Shinta merinci ada empat manfaat JHT untuk perumahan:
-
Pinjaman KPR hingga maksimal Rp500 juta
-
Pinjaman Uang Muka Perumahan (PUMO) hingga Rp150 juta
-
Pinjaman Renovasi Perumahan (PRP) hingga Rp200 juta
-
Fasilitas Pembiayaan Perumahan Pekerja/Kredit Konstruksi (FPPP/KK)
Shinta menambahkan bahwa pemberlakuan Program Tapera justru memberikan beban baru tidak hanya bagi pekerja, tetapi juga pengusaha.

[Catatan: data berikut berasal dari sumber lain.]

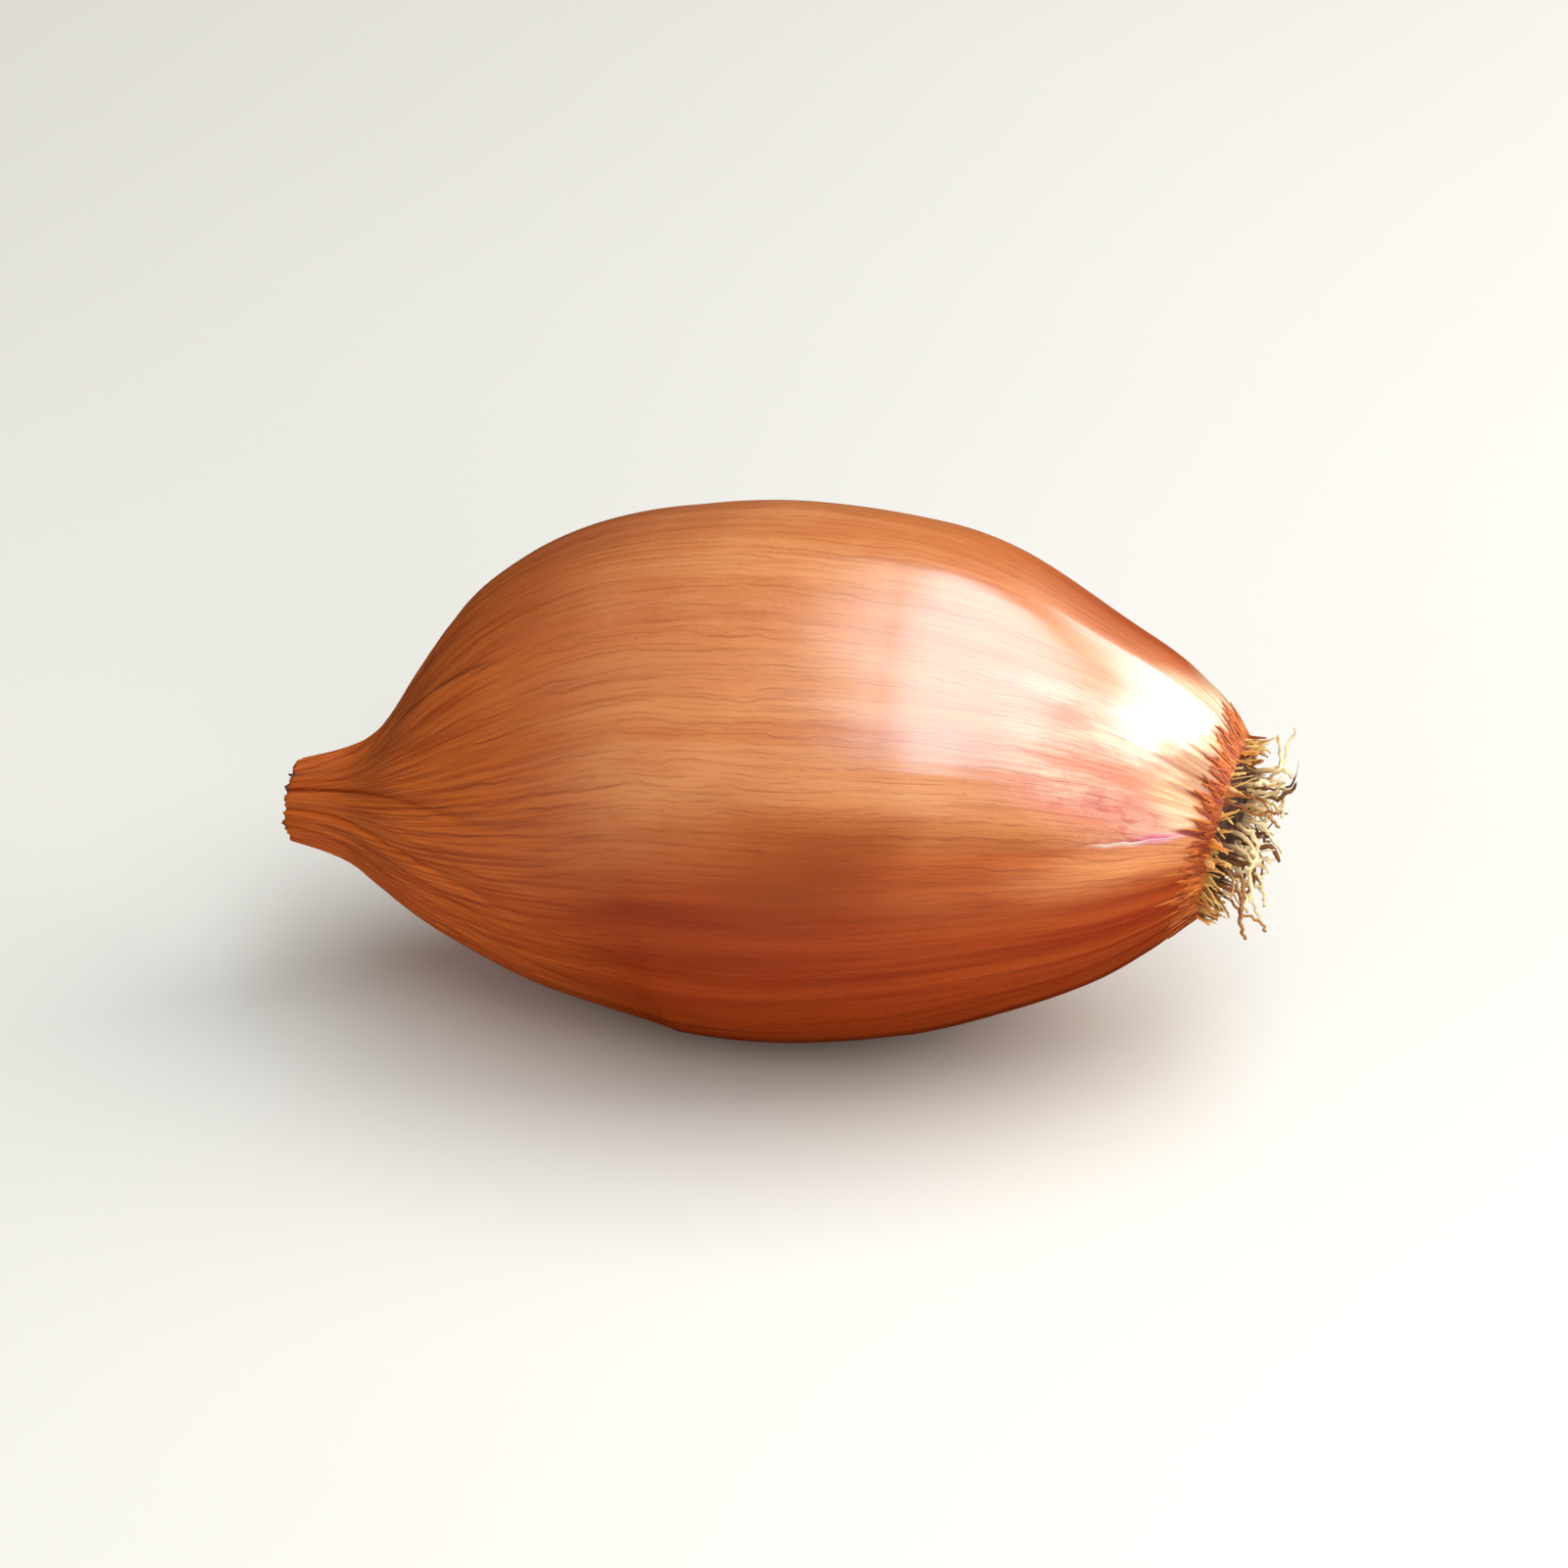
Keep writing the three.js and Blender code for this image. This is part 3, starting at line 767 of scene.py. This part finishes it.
def paper_material(name, dark, light, tip):
    """Torn dry skin: fibres along it, darker where its tint is low, and a paler torn tip."""
    s = Shader(name, 0.55)
    grain = s.read("grain", "Vector")
    tint = s.read("tint")
    fibres = s.noise(grain, 1.8, 4, 0.65)
    patches = s.noise(grain, 0.7, 3, 0.5)
    colour = s.shade(fibres, 0.4, 0.6, dark, light)
    colour = s.mix(s.stretch(tint, 0.5, 1.0, 0, 0.6), colour, tip)
    colour = s.mix(s.stretch(tint, 0.0, 0.4, 0.85, 0), colour, dark)
    at_tip = s.stretch(s.read("tip"), 0.35, 1.0)
    torn = s.product(at_tip, s.stretch(patches, 0.3, 0.6), s.stretch(tint, 0.0, 0.3))
    colour = s.mix(torn, colour, tip)
    rough = s.stretch(patches, 0.3, 0.7, 0.45, 0.7)
    return s.finish(colour, Normal=s.bump(fibres, 0.00015, 0.6), Roughness=rough)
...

Beban Pemberi Kerja Swasta Makin Berat?
Menurutnya, saat ini beban pungutan yang telah ditanggung pemberi kerja mencapai 18,24 persen hingga 19,74 persen dari penghasilan pekerja. Beban ini semakin berat dengan adanya depresiasi rupiah dan melemahnya permintaan pasar. Beban itu akan meningkat kalau Tapera diberlakukan. Selain Tapera, pengusaha juga wajib membayar iuran BPJS Kesehatan dan BPJS Ketenagakerjaan karyawan.
Berikut rincian beban iuran tersebut:
-
Jaminan Sosial Ketenagakerjaan
-
Jaminan Hari Tua: 3,7 persen
-
Jaminan Kematian: 0,3 persen
-
Jaminan Kecelakaan Kerja: 0,24 persen hingga 1,74 persen
-
Jaminan Pensiun: 2 persen
-
Jaminan Sosial Kesehatan
-
Jaminan Kesehatan: 4 persen
-
Cadangan Pesangon
-
Sesuai dengan PSAK (Pernyataan Standar Akuntansi Keuangan) No. 24/2004 berdasarkan perhitungan aktuaria sekitar 8 persen
Shinta menegaskan, "Pemberlakuan Tapera hanya akan menambah beban pengusaha yang sudah berat. Kami meminta pemerintah untuk mempertimbangkan ulang dan membatalkan PP tersebut."
Sikap tegas Apindo ini menunjukkan bahwa bukan hanya para pekerja yang merasa terbebani oleh Tapera, tetapi juga para pengusaha. Kedua pihak berharap pemerintah bisa menemukan solusi yang lebih adil dan tidak menambah beban ekonomi mereka.